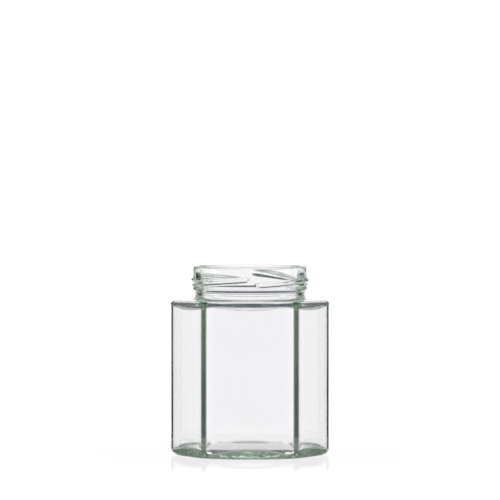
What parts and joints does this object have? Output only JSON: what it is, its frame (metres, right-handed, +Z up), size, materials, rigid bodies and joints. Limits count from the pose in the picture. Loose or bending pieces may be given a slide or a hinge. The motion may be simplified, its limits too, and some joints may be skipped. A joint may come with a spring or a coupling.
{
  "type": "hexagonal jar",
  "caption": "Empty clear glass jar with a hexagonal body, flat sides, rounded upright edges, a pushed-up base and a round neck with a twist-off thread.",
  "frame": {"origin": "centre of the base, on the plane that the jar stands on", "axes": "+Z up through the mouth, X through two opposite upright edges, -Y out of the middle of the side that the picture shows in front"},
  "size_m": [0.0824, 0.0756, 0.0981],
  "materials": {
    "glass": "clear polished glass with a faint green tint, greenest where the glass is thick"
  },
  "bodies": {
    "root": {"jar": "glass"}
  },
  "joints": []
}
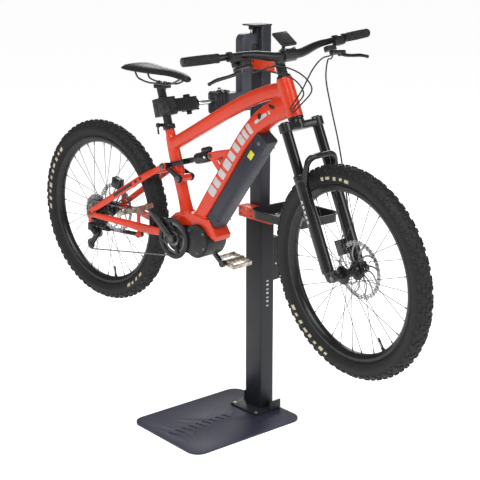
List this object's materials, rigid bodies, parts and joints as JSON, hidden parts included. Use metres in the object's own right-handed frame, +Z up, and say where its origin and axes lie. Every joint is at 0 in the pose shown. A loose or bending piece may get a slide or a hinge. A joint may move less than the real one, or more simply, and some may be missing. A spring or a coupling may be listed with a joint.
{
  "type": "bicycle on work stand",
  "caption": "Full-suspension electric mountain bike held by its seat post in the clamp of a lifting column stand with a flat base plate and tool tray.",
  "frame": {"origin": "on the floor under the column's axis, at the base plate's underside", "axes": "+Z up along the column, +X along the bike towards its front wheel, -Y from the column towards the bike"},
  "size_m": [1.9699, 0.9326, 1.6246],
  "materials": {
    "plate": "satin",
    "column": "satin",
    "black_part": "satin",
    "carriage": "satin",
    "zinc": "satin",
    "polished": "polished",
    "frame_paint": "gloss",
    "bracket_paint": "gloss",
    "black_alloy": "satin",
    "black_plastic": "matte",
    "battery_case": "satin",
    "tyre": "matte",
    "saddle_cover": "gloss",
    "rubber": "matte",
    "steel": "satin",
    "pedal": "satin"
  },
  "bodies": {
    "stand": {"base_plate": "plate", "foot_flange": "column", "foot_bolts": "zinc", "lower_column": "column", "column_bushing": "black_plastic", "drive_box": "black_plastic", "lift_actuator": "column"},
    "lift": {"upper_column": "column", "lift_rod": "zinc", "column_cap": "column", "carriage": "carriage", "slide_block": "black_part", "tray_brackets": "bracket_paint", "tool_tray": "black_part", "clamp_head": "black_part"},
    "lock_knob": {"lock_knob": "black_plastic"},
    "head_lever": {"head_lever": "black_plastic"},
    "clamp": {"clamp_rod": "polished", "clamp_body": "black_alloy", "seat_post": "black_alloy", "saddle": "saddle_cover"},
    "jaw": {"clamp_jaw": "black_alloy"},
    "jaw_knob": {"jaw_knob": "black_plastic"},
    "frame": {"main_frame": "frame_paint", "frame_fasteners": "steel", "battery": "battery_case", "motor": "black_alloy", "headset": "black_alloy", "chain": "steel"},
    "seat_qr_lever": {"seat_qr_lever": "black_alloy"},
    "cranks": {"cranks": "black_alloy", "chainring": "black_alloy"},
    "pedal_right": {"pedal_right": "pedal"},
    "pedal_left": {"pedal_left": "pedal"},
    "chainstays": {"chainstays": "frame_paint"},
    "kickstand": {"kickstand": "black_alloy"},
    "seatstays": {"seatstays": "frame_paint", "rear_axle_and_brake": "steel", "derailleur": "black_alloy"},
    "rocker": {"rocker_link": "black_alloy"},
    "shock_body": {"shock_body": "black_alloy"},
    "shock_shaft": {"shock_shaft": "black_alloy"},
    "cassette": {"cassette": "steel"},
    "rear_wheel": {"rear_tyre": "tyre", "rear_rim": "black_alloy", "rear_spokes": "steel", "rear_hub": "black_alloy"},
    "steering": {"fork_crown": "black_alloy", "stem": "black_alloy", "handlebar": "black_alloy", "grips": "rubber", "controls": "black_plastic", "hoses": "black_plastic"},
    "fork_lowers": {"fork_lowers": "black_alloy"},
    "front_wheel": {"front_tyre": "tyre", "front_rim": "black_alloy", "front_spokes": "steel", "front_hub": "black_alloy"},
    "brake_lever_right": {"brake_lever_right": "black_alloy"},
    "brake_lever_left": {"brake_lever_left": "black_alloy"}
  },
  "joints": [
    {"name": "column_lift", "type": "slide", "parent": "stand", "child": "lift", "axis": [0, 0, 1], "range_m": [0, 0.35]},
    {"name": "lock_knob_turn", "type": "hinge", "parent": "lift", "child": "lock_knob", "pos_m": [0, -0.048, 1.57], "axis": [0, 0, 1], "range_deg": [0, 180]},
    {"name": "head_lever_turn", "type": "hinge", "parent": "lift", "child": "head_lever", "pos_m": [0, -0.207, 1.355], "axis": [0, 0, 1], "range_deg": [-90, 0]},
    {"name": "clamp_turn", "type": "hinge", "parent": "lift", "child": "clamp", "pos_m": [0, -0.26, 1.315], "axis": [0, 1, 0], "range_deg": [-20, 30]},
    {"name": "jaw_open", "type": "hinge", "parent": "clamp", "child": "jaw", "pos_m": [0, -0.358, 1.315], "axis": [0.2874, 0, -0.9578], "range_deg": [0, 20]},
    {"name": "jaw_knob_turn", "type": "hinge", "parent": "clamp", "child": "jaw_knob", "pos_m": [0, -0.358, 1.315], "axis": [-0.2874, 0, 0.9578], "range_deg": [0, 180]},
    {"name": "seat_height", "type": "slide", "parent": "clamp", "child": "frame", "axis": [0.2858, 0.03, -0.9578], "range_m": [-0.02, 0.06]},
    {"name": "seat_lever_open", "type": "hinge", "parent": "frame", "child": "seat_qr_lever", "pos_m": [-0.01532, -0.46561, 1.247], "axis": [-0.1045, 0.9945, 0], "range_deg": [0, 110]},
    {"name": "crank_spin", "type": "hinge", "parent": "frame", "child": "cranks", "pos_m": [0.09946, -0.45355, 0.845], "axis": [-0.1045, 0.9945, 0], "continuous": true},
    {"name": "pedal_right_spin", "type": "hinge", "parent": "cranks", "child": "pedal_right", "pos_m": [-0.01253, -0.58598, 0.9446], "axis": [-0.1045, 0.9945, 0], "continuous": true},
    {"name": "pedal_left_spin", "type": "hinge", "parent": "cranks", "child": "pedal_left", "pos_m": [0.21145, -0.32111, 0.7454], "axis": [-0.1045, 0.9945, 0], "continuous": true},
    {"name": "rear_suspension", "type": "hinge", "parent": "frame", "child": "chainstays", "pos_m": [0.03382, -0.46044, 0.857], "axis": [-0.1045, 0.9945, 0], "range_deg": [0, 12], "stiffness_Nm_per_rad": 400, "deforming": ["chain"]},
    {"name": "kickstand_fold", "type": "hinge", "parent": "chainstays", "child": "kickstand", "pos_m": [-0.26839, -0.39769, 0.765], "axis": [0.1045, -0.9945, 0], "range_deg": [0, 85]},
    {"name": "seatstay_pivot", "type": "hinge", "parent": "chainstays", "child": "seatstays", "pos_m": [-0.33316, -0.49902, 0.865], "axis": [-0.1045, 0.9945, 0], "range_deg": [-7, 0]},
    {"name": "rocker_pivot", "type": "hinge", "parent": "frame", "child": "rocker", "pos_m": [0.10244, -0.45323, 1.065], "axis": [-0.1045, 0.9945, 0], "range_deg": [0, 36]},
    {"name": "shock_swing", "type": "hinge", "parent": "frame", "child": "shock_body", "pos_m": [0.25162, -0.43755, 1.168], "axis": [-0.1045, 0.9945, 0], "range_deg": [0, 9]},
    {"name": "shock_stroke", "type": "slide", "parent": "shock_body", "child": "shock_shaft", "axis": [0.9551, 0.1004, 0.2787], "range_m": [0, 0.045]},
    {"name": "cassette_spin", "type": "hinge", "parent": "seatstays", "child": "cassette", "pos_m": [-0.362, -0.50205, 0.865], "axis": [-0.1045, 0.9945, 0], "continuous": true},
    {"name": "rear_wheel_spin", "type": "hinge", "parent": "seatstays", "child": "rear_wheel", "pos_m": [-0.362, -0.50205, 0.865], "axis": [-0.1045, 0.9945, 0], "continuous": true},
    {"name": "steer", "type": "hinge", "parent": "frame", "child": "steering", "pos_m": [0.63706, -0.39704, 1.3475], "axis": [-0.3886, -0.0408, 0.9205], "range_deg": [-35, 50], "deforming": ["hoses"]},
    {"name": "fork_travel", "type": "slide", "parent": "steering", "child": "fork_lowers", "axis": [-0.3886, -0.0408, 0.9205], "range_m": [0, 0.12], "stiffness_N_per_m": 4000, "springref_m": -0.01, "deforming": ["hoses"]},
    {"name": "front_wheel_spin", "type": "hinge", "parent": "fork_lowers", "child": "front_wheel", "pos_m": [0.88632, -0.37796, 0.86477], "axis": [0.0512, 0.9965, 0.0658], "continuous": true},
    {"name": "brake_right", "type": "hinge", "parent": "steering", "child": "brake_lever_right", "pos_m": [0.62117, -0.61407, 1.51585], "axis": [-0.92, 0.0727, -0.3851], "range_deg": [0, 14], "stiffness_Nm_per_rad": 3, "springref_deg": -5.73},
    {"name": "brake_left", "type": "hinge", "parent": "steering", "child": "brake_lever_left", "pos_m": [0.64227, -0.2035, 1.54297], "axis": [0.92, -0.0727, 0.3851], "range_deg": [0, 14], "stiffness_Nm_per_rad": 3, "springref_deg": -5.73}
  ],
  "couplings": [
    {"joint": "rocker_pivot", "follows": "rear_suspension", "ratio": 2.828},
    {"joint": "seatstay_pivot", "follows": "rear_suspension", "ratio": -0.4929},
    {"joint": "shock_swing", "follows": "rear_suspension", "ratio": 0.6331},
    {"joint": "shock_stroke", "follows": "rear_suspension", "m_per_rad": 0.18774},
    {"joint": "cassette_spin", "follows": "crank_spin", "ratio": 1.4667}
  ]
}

**Aim of the exercise:**
Report how many lines of the records above contain the word "materials", and give only that number.

**Solution to this task:**
4